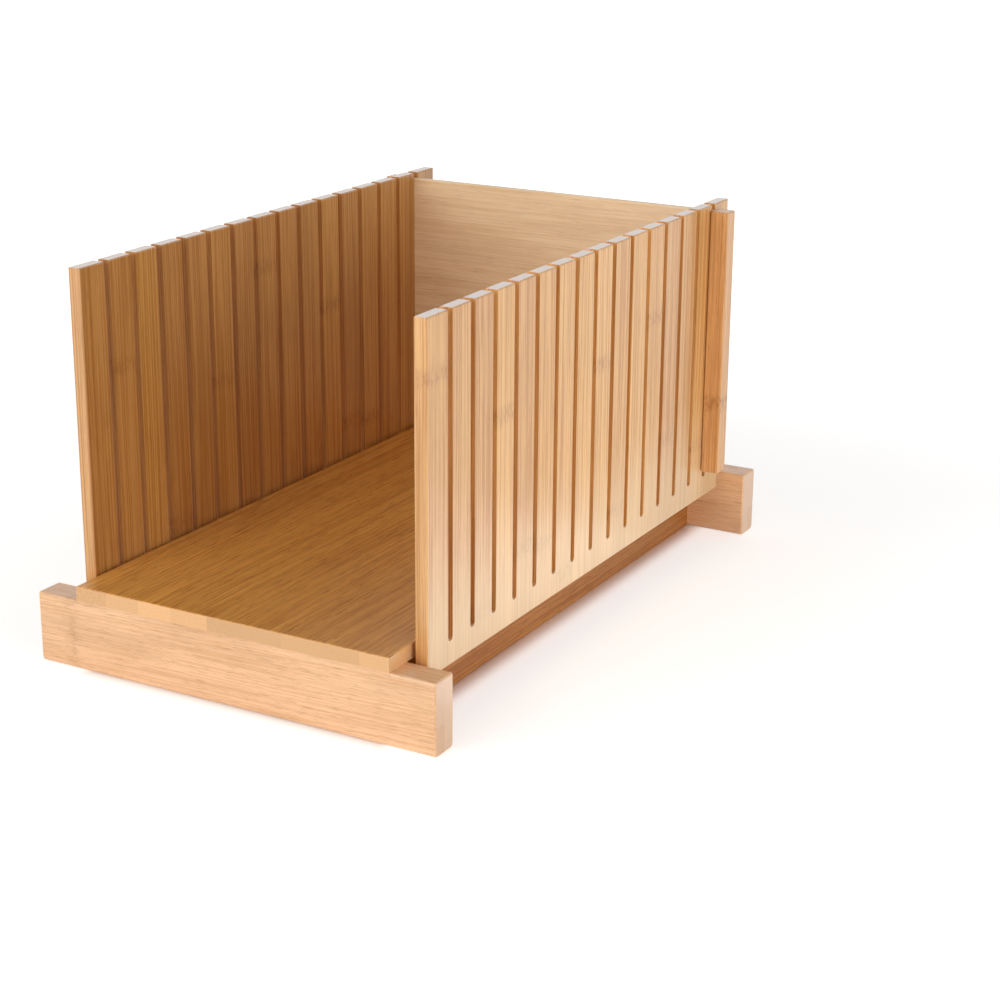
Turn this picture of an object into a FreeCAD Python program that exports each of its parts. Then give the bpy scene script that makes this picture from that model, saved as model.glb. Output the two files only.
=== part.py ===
"""Bread slicer guide: a bamboo base with two slotted swing-up guides and a lift-out back stop.

Millimetres, Z up, front at -Y. The origin is on the table under the middle of the footprint.
The base is a board of edge-glued staves on two laminated cross rails, with two low stretchers
between the rails. The guides stand beside the board on pivot pins in the rails. The back stop
drops into the last slot of both guides, and its cleats hold the guides upright.
"""
import FreeCAD, Part
import os

V = FreeCAD.Vector

# Base board: edge-glued staves, left to right
stave_widths = (15.2, 16.4, 15.9, 17.9, 17.8, 17.4, 18.8, 17.0, 13.2)
board_thickness = 6.2
board_edge_round = 0.6

# Cross rails: two plies each
rail_length = 190.0
rail_height = 30.8
ply_thickness = 6.6
rail_foot_round = 2.4        # long lower edges
rail_edge_round = 1.0        # long upper edges
rail_end_chamfer = 0.6

# Stretchers between the rails, on the table under the board
stretcher_inset = 8.8        # outer face inside the edge of the board
stretcher_thickness = 10.0
stretcher_height = 18.0
stretcher_edge_round = 0.8

# Slotted guides
guide_thickness = 5.8
guide_rise = 128.0           # finger tips above the top of the board
guide_drop = 6.3             # lower edge below the top of the rails
guide_board_gap = 2.0        # inner face to the edge of the board
guide_front_gap = 2.2        # front end to the front rail
guide_rear_gap = 3.8         # rear end to the rear rail
guide_corner_round = 0.6
tip_chamfer = 0.5
slot_count = 15
slot_pitch = 17.0
slot_width = 3.4
slot_depth_below_board = 3.0  # the blade can pass the board's top before it meets the slot end
end_finger_width = 15.1

# Back stop
stop_slot_clearance = 0.2    # plate to slot wall, each side
stop_setback = 2.5           # plate top below the finger tips
stop_edge_round = 0.5
cleat_width = 8.8
cleat_depth = 8.4
cleat_guide_gap = 0.3
cleat_foot_gap = 0.9         # cleat foot above the foot of the plate
cleat_groove_depth = 4.0
cleat_edge_round = 0.8
cleat_end_chamfer = 0.5

# Pivot pins
pin_radius = 1.5
pin_running_clearance = 0.05
pin_height_in_guide = 3.2
pin_depth_in_rail = 10.0
pin_depth_in_guide = 12.0
pin_end_clearance = 1.0

# Dowels from the rails up into the board, and from the rails into the stretchers
dowel_radius = 2.5
dowel_depth_in_board = 4.0
dowel_depth_in_rail = 16.0
dowel_staves = (1, 7)        # staves that carry a dowel, counted from 0 at the left
stretcher_dowel_in_rail = 9.0
stretcher_dowel_in_stretcher = 14.0

# Derived sizes
board_width = sum(stave_widths)
rail_depth = 2 * ply_thickness
board_top = rail_height + board_thickness
guide_length = 2 * end_finger_width + slot_width + (slot_count - 1) * slot_pitch
base_depth = 2 * rail_depth + guide_front_gap + guide_length + guide_rear_gap
front_y = -base_depth / 2
stretcher_outer_x = board_width / 2 - stretcher_inset
stretcher_inner_x = stretcher_outer_x - stretcher_thickness
guide_y = front_y + rail_depth + guide_front_gap
guide_inner_x = board_width / 2 + guide_board_gap
guide_outer_x = guide_inner_x + guide_thickness
guide_bottom = rail_height - guide_drop
guide_top = board_top + guide_rise
slot_end_z = board_top - slot_depth_below_board
first_slot_y = guide_y + end_finger_width + slot_width / 2
last_slot_y = first_slot_y + (slot_count - 1) * slot_pitch
plate_thickness = slot_width - 2 * stop_slot_clearance
plate_top = guide_top - stop_setback
cleat_inner_x = guide_outer_x + cleat_guide_gap
plate_half_width = cleat_inner_x + cleat_groove_depth
pin_x = guide_inner_x + guide_thickness / 2
pin_z = guide_bottom + pin_height_in_guide


def box(x0, x1, y0, y1, z0, z1):
    """Box between two corners."""
    return Part.makeBox(x1 - x0, y1 - y0, z1 - z0, V(x0, y0, z0))


def edges_along(shape, direction):
    """Straight edges of a shape that run along a direction."""
    found = []
    for edge in shape.Edges:
        run = edge.Vertexes[-1].Point - edge.Vertexes[0].Point
        if run.Length > 0 and abs(run.normalize().dot(direction)) > 0.999:
            found.append(edge)
    return found


def mirrored(shape, normal):
    """Mirror image through the origin plane with this normal."""
    return shape.mirror(V(0, 0, 0), normal)


def stave_edges():
    """X of the joints between staves, with the two edges of the board."""
    xs = [-board_width / 2]
    for width in stave_widths:
        xs.append(xs[-1] + width)
    return xs


def dowel_points():
    """X of the dowels, on the centre lines of the staves that carry one."""
    xs = stave_edges()
    return [(xs[i] + xs[i + 1]) / 2 for i in dowel_staves]


def dowels(sign):
    """Dowels of the front rail (sign -1) or the rear rail (sign +1)."""
    y = sign * (base_depth / 2 - rail_depth / 2)
    z = rail_height - dowel_depth_in_rail
    length = dowel_depth_in_rail + dowel_depth_in_board
    return [Part.makeCylinder(dowel_radius, length, V(x, y, z)) for x in dowel_points()]


def stretcher_dowels(sign):
    """Dowels of both stretchers in the front rail (sign -1) or the rear rail (sign +1)."""
    x = (stretcher_inner_x + stretcher_outer_x) / 2
    y = sign * (base_depth / 2 - rail_depth + stretcher_dowel_in_rail)
    length = stretcher_dowel_in_rail + stretcher_dowel_in_stretcher
    return [Part.makeCylinder(dowel_radius, length, V(side * x, y, stretcher_height / 2),
                              V(0, -sign, 0)) for side in (-1, 1)]


def pin_core(sign, radius, guide_extra=0.0):
    """Cylinder on the right pivot axis: from inside a rail to inside the guide's end."""
    rail_face = sign * (base_depth / 2 - rail_depth)
    gap = guide_front_gap if sign < 0 else guide_rear_gap
    length = pin_depth_in_rail + gap + pin_depth_in_guide + guide_extra
    start = V(pin_x, rail_face + sign * pin_depth_in_rail, pin_z)
    return Part.makeCylinder(radius, length, start, V(0, -sign, 0))


def pivot_pin(side, sign):
    """Steel pin of one guide: side -1 left, +1 right; sign -1 front, +1 rear."""
    pin = pin_core(sign, pin_radius)
    return pin if side > 0 else mirrored(pin, V(1, 0, 0))


def rail(sign):
    """Front rail (sign -1) or rear rail (sign +1) as one sanded bar, drilled."""
    half = rail_length / 2
    outer = base_depth / 2
    bar = box(-half, half, outer - rail_depth, outer, 0, rail_height)
    for z, radius in ((0, rail_foot_round), (rail_height, rail_edge_round)):
        level = [e for e in edges_along(bar, V(1, 0, 0)) if abs(e.BoundBox.Center.z - z) < 1e-3]
        bar = bar.makeFillet(radius, level)
    ends = [e for e in bar.Edges if abs(e.BoundBox.Center.x) > half - 1e-3]
    bar = bar.makeChamfer(rail_end_chamfer, ends)
    seat = box(-board_width / 2, board_width / 2, outer - rail_depth, outer,
               rail_height - rail_edge_round, rail_height)
    bar = bar.fuse(seat).removeSplitter()
    if sign < 0:
        bar = mirrored(bar, V(0, 1, 0))
    drill = pin_core(sign, pin_radius)
    return bar.cut([drill, mirrored(drill, V(1, 0, 0))] + dowels(sign) + stretcher_dowels(sign))


def rail_plies(sign):
    """Outer and inner ply of a rail, parted at the glue line."""
    bar = rail(sign)
    glue_line = sign * (base_depth / 2 - ply_thickness)
    face = sign * base_depth / 2
    inner_face = sign * (base_depth / 2 - rail_depth)
    half = rail_length / 2
    plies = []
    for y0, y1 in ((face, glue_line), (glue_line, inner_face)):
        plies.append(bar.common(box(-half, half, min(y0, y1), max(y0, y1), 0, rail_height)))
    return plies


def right_stretcher():
    """Stretcher under the right side of the board, from rail to rail."""
    end = base_depth / 2 - rail_depth
    bar = box(stretcher_inner_x, stretcher_outer_x, -end, end, 0, stretcher_height)
    bar = bar.makeFillet(stretcher_edge_round, edges_along(bar, V(0, 1, 0)))
    return bar.cut(stretcher_dowels(-1) + stretcher_dowels(1))


def board_staves():
    """Staves of the base board, cut from one sanded panel."""
    half = board_width / 2
    panel = box(-half, half, front_y, -front_y, rail_height, board_top)
    rounded = [e for e in panel.Edges if e.BoundBox.ZMin > board_top - board_edge_round]
    panel = panel.makeFillet(board_edge_round, rounded)
    panel = panel.cut(dowels(-1) + dowels(1))
    xs = stave_edges()
    return [panel.common(box(xs[i], xs[i + 1], front_y, -front_y, rail_height, board_top))
            for i in range(len(stave_widths))]


def slot_cutter(y):
    """One blade slot: parallel walls with a round end, open through the finger tips."""
    radius = slot_width / 2
    centre_z = slot_end_z + radius
    end = Part.makeCylinder(radius, guide_thickness, V(guide_inner_x, y, centre_z), V(1, 0, 0))
    walls = box(guide_inner_x, guide_outer_x, y - radius, y + radius, centre_z, guide_top)
    return end.fuse(walls).removeSplitter()


def tip_section():
    """Cross-section of a guide with its finger tips chamfered, swept along the guide."""
    shoulder = guide_top - tip_chamfer
    points = [V(guide_inner_x, guide_y, guide_bottom),
              V(guide_outer_x, guide_y, guide_bottom),
              V(guide_outer_x, guide_y, shoulder),
              V(guide_outer_x - tip_chamfer, guide_y, guide_top),
              V(guide_inner_x + tip_chamfer, guide_y, guide_top),
              V(guide_inner_x, guide_y, shoulder)]
    face = Part.Face(Part.makePolygon(points + points[:1]))
    return face.extrude(V(0, guide_length, 0))


def right_guide():
    """Slotted guide to the right of the board, bored for its two pivot pins."""
    panel = tip_section()
    ends = [e for e in edges_along(panel, V(0, 0, 1)) if e.Length > guide_rise]
    panel = panel.makeFillet(guide_corner_round, ends)
    slots = [slot_cutter(first_slot_y + i * slot_pitch) for i in range(slot_count)]
    bore = pin_radius + pin_running_clearance
    bores = [pin_core(sign, bore, pin_end_clearance) for sign in (-1, 1)]
    return panel.cut(slots + bores)


def stop_plate():
    """Back plate in the last slot of both guides, standing on the board."""
    y0 = last_slot_y - plate_thickness / 2
    plate = box(-plate_half_width, plate_half_width, y0, y0 + plate_thickness,
                board_top, plate_top)
    top_edges = [e for e in edges_along(plate, V(1, 0, 0)) if e.BoundBox.ZMin > board_top]
    return plate.makeFillet(stop_edge_round, top_edges)


def right_cleat(plate):
    """Cleat outside the right guide, grooved for the end of the plate."""
    y0 = last_slot_y - cleat_depth / 2
    cleat = box(cleat_inner_x, cleat_inner_x + cleat_width, y0, y0 + cleat_depth,
                board_top + cleat_foot_gap, plate_top)
    cleat = cleat.makeFillet(cleat_edge_round, edges_along(cleat, V(0, 0, 1)))
    ends = [e for e in cleat.Edges if e.BoundBox.ZLength < 1e-3]
    return cleat.makeChamfer(cleat_end_chamfer, ends).cut(plate)


def build():
    """All pieces by name."""
    pieces = {}
    for sign, name in ((-1, "front_rail"), (1, "rear_rail")):
        outer, inner = rail_plies(sign)
        pieces[name + "_outer_ply"] = outer
        pieces[name + "_inner_ply"] = inner
        pieces[name + "_dowels"] = Part.makeCompound(dowels(sign))
    stretcher = right_stretcher()
    pieces["right_stretcher"] = stretcher
    pieces["left_stretcher"] = mirrored(stretcher, V(1, 0, 0))
    pieces["stretcher_dowels"] = Part.makeCompound(stretcher_dowels(-1) + stretcher_dowels(1))
    for i, stave in enumerate(board_staves()):
        pieces["board_stave_%d" % (i + 1)] = stave
    guide = right_guide()
    pieces["right_guide"] = guide
    pieces["left_guide"] = mirrored(guide, V(1, 0, 0))
    for side, side_name in ((-1, "left"), (1, "right")):
        for sign, end_name in ((-1, "front"), (1, "rear")):
            pieces["%s_%s_pivot_pin" % (side_name, end_name)] = pivot_pin(side, sign)
    plate = stop_plate()
    cleat = right_cleat(plate)
    pieces["back_stop_plate"] = plate
    pieces["back_stop_right_cleat"] = cleat
    pieces["back_stop_left_cleat"] = mirrored(cleat, V(1, 0, 0))
    return pieces


os.makedirs("parts", exist_ok=True)
for piece_name, piece in build().items():
    piece.exportStep("parts/%s.step" % piece_name)
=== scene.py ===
"""Looks of a bamboo bread slicer guide: varnished bamboo, edge easing, steel pins and the stage."""

import math

import bpy
from bpy.props import FloatProperty, FloatVectorProperty, PointerProperty
from mathutils import Matrix, Vector

bl_info = {
    "name": "Bread Slicer Guide",
    "version": (1, 0, 0),
    "blender": (4, 5, 0),
    "location": "View3D > Sidebar > Bread Slicer",
    "description": "Dresses the bread slicer guide in varnished bamboo and sets its stage",
    "category": "Object",
}

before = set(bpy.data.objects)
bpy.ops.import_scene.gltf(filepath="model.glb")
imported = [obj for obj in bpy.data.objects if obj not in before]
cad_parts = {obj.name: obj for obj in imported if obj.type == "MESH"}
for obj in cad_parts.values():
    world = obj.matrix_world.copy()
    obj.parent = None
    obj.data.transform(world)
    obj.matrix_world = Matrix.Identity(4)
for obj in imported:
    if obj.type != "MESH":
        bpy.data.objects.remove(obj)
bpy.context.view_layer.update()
AXES = "XYZ"
WHITE = (1.0, 1.0, 1.0, 1.0)

# Node sheets: nodes in a row and the steps between them, the colour sockets and the number
# sockets of a mix node, and the hue value that leaves a colour's hue as it is.
ROW_LENGTH, COLUMN_STEP, ROW_STEP = 12, 180, -220
MIX_FIRST, MIX_SECOND, MIX_RESULT = 6, 7, 2
NUMBER_FIRST, NUMBER_SECOND, NUMBER_RESULT = 2, 3, 0
SAME_HUE = 0.5

# A piece's seed moves its textures this way. The shifts added to it keep them apart.
SEED_WAY = (1.0, 0.7, 1.3)
CLOUD_SHIFT, SPOT_SHIFT, DASH_SHIFT, CURL_SHIFT = 3.0, 5.0, 7.0, 9.0

# Shares of red, green and blue that the marks take of the bamboo's own colour. The shares for a
# guide's pale foot are painted light from the floor.
LINE_SHADE = (0.82, 0.69, 0.54)
PALE_LINE_SHADE = (1.12, 1.18, 1.28)
FOOT_PAINTED_LIGHT_SHADE = (1.12, 1.52, 2.50)
END_SPOT_SHADE = (0.80, 0.70, 0.58)
LOW_STRIP_SHADE = (0.97, 0.91, 0.85)
CLOUD_DEPTHS = (0.8, 1.3, 1.8)
PALE_LINE_SHARE = 0.7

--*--

» **Problem statement**
Starting at the top of the data above, repeat every line exactly until the line containing "lift-out back stop." has been given, then stop.

» **Solution to the exercise**
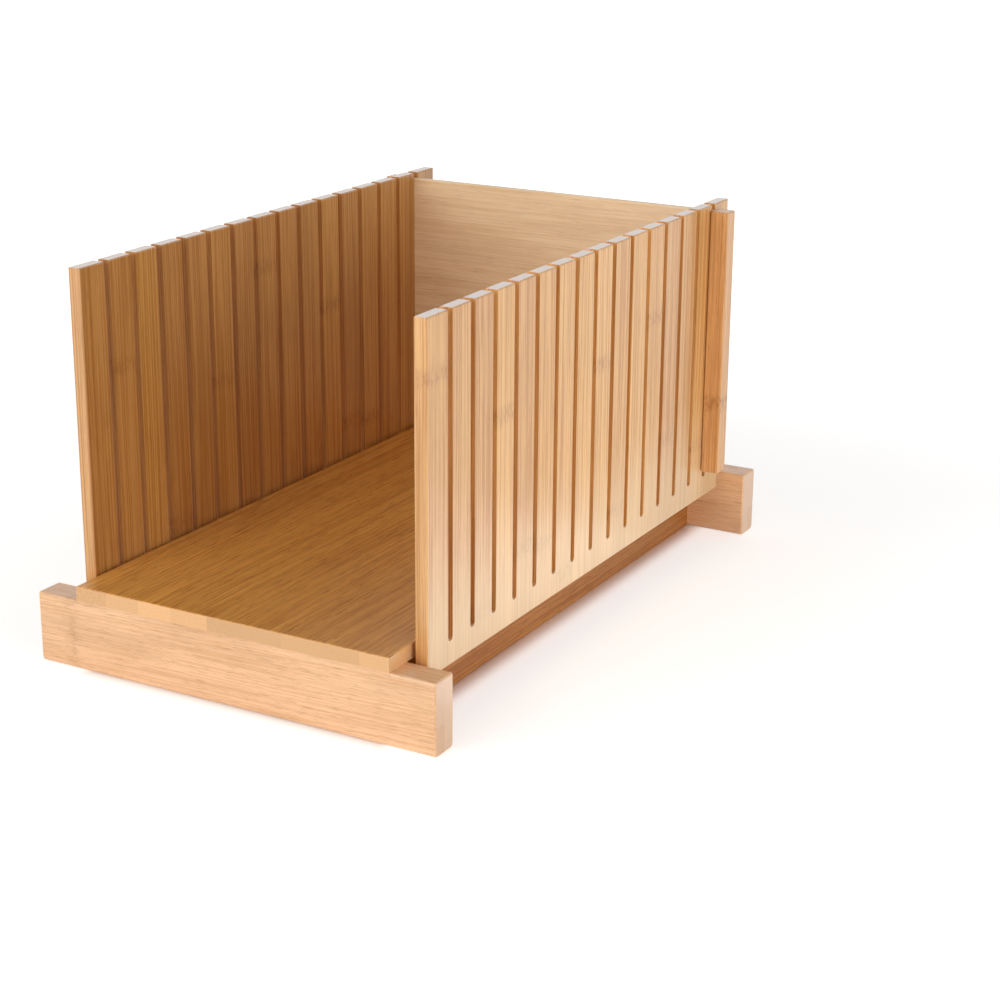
Turn this picture of an object into a FreeCAD Python program that exports each of its parts. Then give the bpy scene script that makes this picture from that model, saved as model.glb. Output the two files only.
=== part.py ===
"""Bread slicer guide: a bamboo base with two slotted swing-up guides and a lift-out back stop.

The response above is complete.